For readers, incentive Compatibility names a specific part of that incentive picture, while Yuma Consensus names the consensus process that turns validator weights into the resulting incentives and dividends.

Reader Boundary

This page describes the concept at a high level. How fully any given subnet achieves incentive compatibility depends on its specific mechanism, which varies between subnets and is refined over time, so the principle is a design aim rather than a guarantee about any particular subnet at a particular moment. The durable point is the target: rewards arranged so honesty is the rational strategy.

References: Anatomy of an Incentive Mechanism

Clipping Truncates Over-Evaluation Above Consensus

Yuma Consensus describes weights that exceed the stake-weighted consensus benchmark for a miner as candidates for clipping, especially when a validator over-rates a miner beyond what the broader agreement supports. Inflated ratings that depart from that benchmark are trimmed rather than fully rewarded.

That penalty targets over-evaluation, not every low or merely different score. Incentive compatibility depends on validators being rewarded for consensus-aligned evaluation while collusive or excessive over-rating loses payout (Understanding Incentive Mechanisms).

References: Yuma Consensus, Understanding Incentive Mechanisms

Weight Copying Short-Circuits Independent Scoring

The Weight Copying Problem describes validators reusing visible weight signals instead of assessing miner work themselves. Copying can raise apparent agreement without adding independent judgment, which works against the goal that honest evaluation should be the profitable strategy.

Independent weights remain the input clipping and stake weighting expect. A copied score is not the same as a validator forming its own evaluation of miner output (Glossary: Validator Weights).

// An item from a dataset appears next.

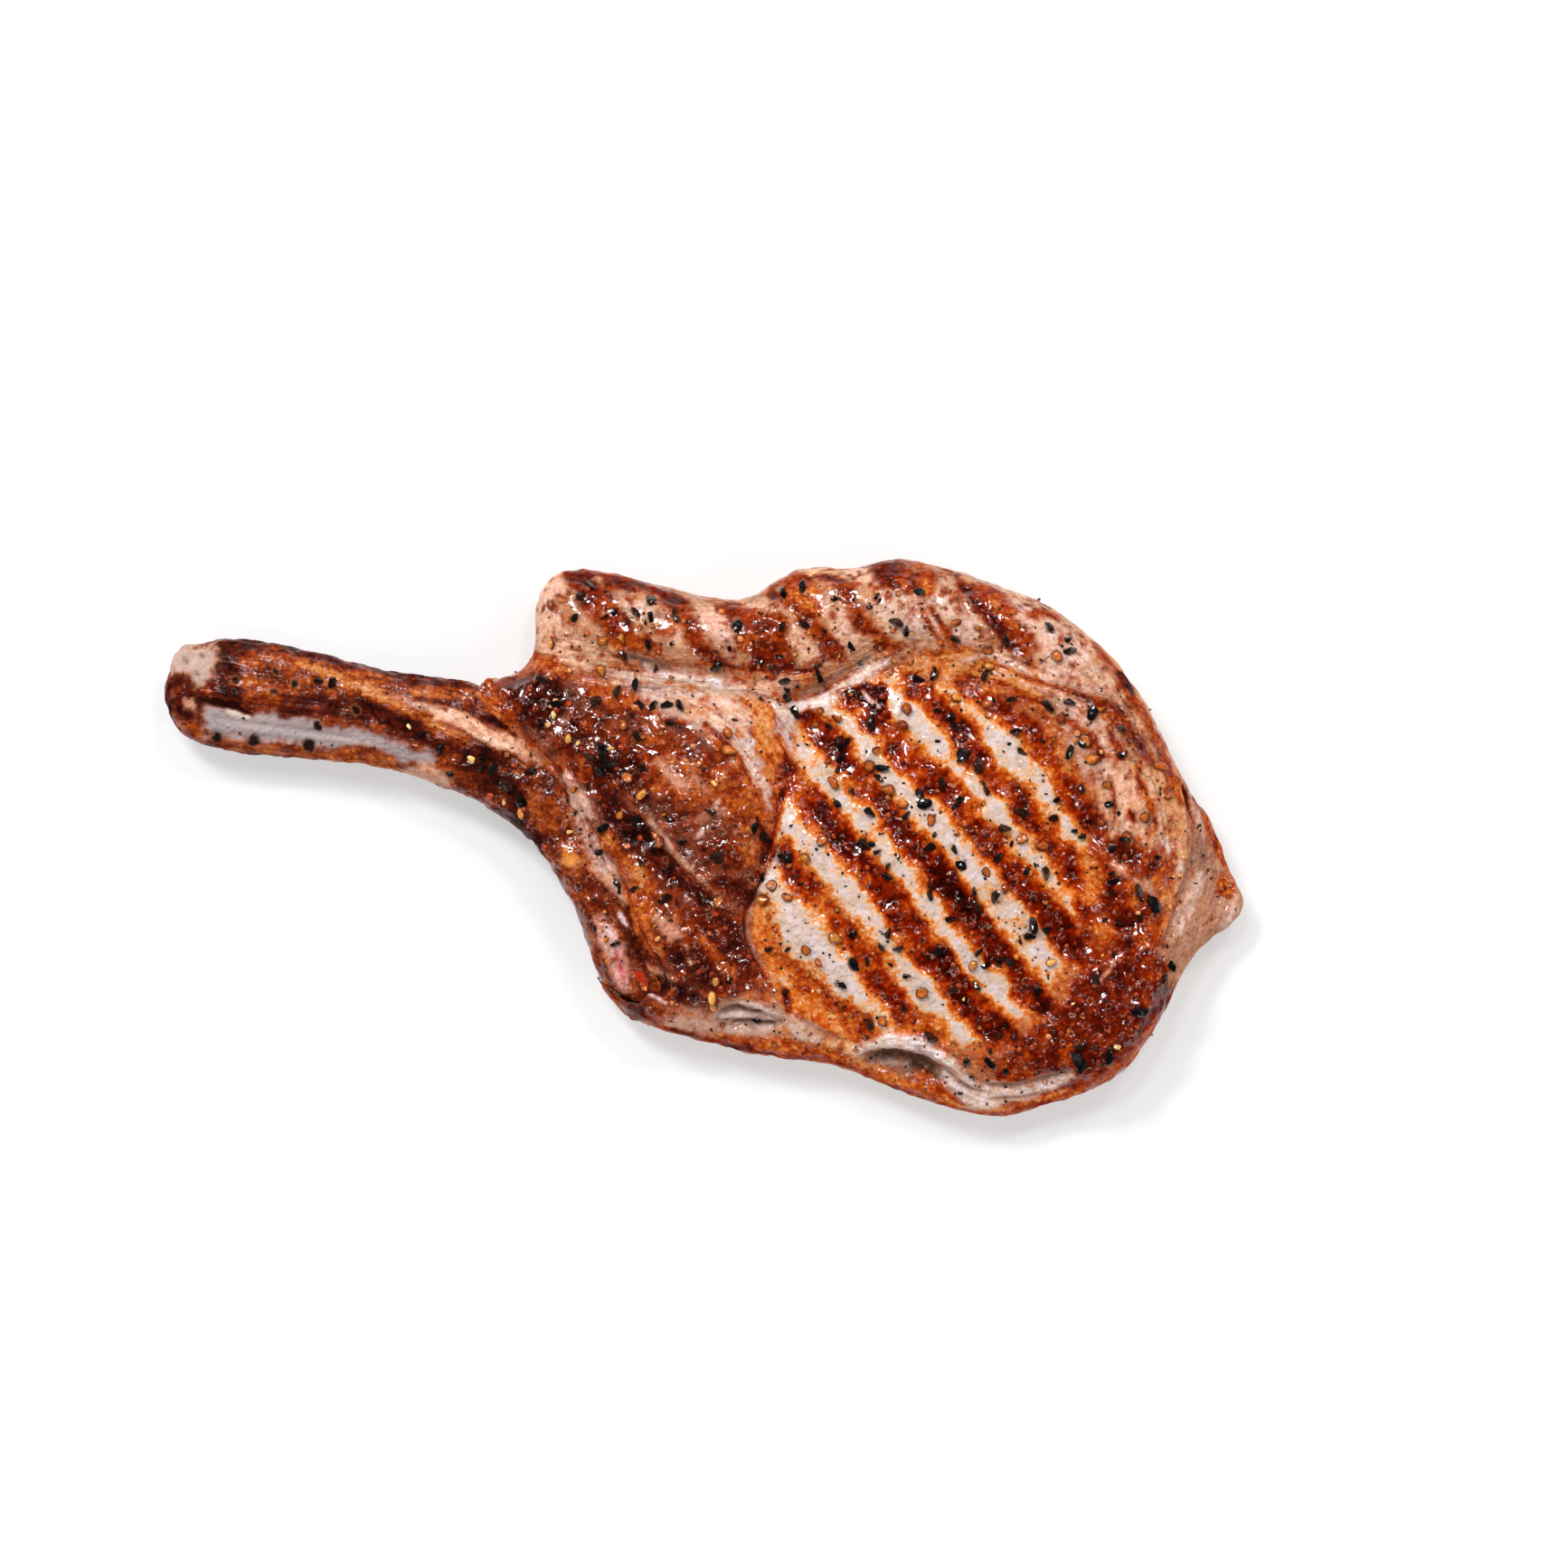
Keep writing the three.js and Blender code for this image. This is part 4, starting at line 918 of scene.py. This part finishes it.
# The bars' grooves across the eye: how deep the sear goes, and a line through the middle of the mark.
EYE_BARS = [
    (0.44, [(10.6, -14), (12.4, -19), (15, -24), (19, -28.6), (23, -32.4), (27.6, -36.6), (33, -40.6)]),
    (0.56, [(15.8, -3), (19, -7.4), (22, -11), (26, -15.6), (30, -20), (33, -24), (36.4, -29), (39.4, -33.6),
            (43, -37.6), (48, -42)]),
    (0.66, [(17.6, 14), (20, 10), (22.5, 7), (25, 3.6), (27.6, 0.4), (30, -2.6), (33, -6), (35.6, -9),
            (38.4, -13), (42, -18), (45, -22), (48, -25.4), (51, -29), (54, -33), (58, -37.4), (63, -42)]),
    (0.7, [(22.4, 24), (25, 21.4), (27.5, 18.4), (29.6, 15.4), (32, 12.6), (34, 10), (36.6, 7.2), (39, 4),
           (41.6, 1), (44, -1.6), (46.2, -5), (48.6, -8), (51, -11.4), (54, -14.6), (57, -18), (60, -22),
           (64, -26.4), (67.6, -31), (71.6, -35.6)]),
    (0.7, [(30, 28.6), (33, 27), (35.6, 24.4), (38, 21.6), (41, 19), (44, 16), (47, 13), (50, 10), (53, 7),
           (56, 3.4), (59, -0.4), (62, -4), (65, -8), (68, -12), (72, -16.4), (76, -20.4), (80, -25)]),
    (0.66, [(44, 32), (48, 28.6), (51, 25.4), (54, 21.4), (56.4, 17.6), (59, 14.4), (62.6, 11.6), (66, 7.6),
            (69, 3.4), (72, 0), (75.4, -4), (79, -8), (84, -13), (88, -17)]),
    (0.6, [(55, 32.4), (60, 28.4), (64, 25), (68, 21.4), (71.6, 17.6), (74, 14), (77, 9.4), (80, 5), (84, 0),
           (88, -3)]),
]
BAR_HALF, BAR_FRINGE = 2.85, 0.75  # half the width of a bar's mark, and the softness of its edge
BAR_DEPTH = 0.9
BAR_SPACING = 10.7
TURN_BELOW = math.radians(62)  # the bars' direction on the underside
BESIDE_HALF, BESIDE_FRINGE = 4.4, 0.8  # the paler browning on both sides of a bar
FLAP_START = 96  # the thin flap lies to the right of this
MIDDLE_HEIGHT = 7  # half way up the side

meat.dye(meat.whole, "B88560", sear=0.36, wet=0.6)
meat.clean += 0.4
meat.fatty[:] = 0.3
for outline, tint, sear, wet, clean, fatty in REGIONS:
    mask = meat.patch(outline, 1.4)
    meat.dye(mask, tint, sear=sear, wet=wet)
    meat.clean += (clean - meat.clean) * mask
    meat.fatty += (fatty - meat.fatty) * mask
meat.lay(BORDER)
meat.lay(CAP)
# The bare fat between the cap's marks is the palest.
pale = near(meat.clean * meat.patch(CAP_FAT, 2), 0.4, 0.8)
meat.tint *= 1 + pale[:, None] * (0.09, 0.18, 0.3)
meat.lay(SEAMS)
meat.lay(MUSCLE)

# Clean meat turns golden in patches, most along the bars.
in_eye = meat.patch(EYE, 1.6, 0.4)
golden = near(lumps(meat.place, 6, 51), 0.0, 1.0) * 0.13 + near(lumps(meat.place, 2.2, 52), 0.2, 1.0) * 0.1
meat.sear += golden * in_eye
uneven_bar = 0.16 * lumps(meat.place, 9, 53) + 0.1 * lumps(meat.place, 3, 54)
ragged = 0.7 * lumps(meat.place, 5, 55)
beside = 0.26 * near(lumps(meat.place, 7, 56), -0.3, 0.9)
for deepest, line in EYE_BARS:
    gap = meat.distance(smooth_run(line), 12) + meat.wander * 0.9 + ragged
    meat.brown(beside * in_eye / (1 + np.exp((gap - BESIDE_HALF) / BESIDE_FRINGE)))
    profile = 1 / (1 + np.exp((gap - BAR_HALF) / BAR_FRINGE))
    meat.brown(profile * (deepest + uneven_bar))
    meat.wet += (0.82 - meat.wet) * near(profile, 0.45, 0.9)
    meat.lift -= BAR_DEPTH * near(profile, 0.1, 0.95) * meat.top
for rows in (EYE_EDGE, RIGHT, BOTTOM, BAR_HEAD):
    meat.lay(rows)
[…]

References: Weight Copying Problem, Glossary: Validator Weights

Rewards Credit When Tempo Distribution Runs

Emission distributes subnet alpha at the end of each tempo after Yuma Consensus aggregates evaluations. Miner and validator payouts therefore follow finalized consensus results rather than updating on every intermediate block.

That timing ties incentive compatibility to round outcomes. A profitable strategy must still produce work and scores that survive aggregation and distribution at the tempo boundary (Glossary: Incentives).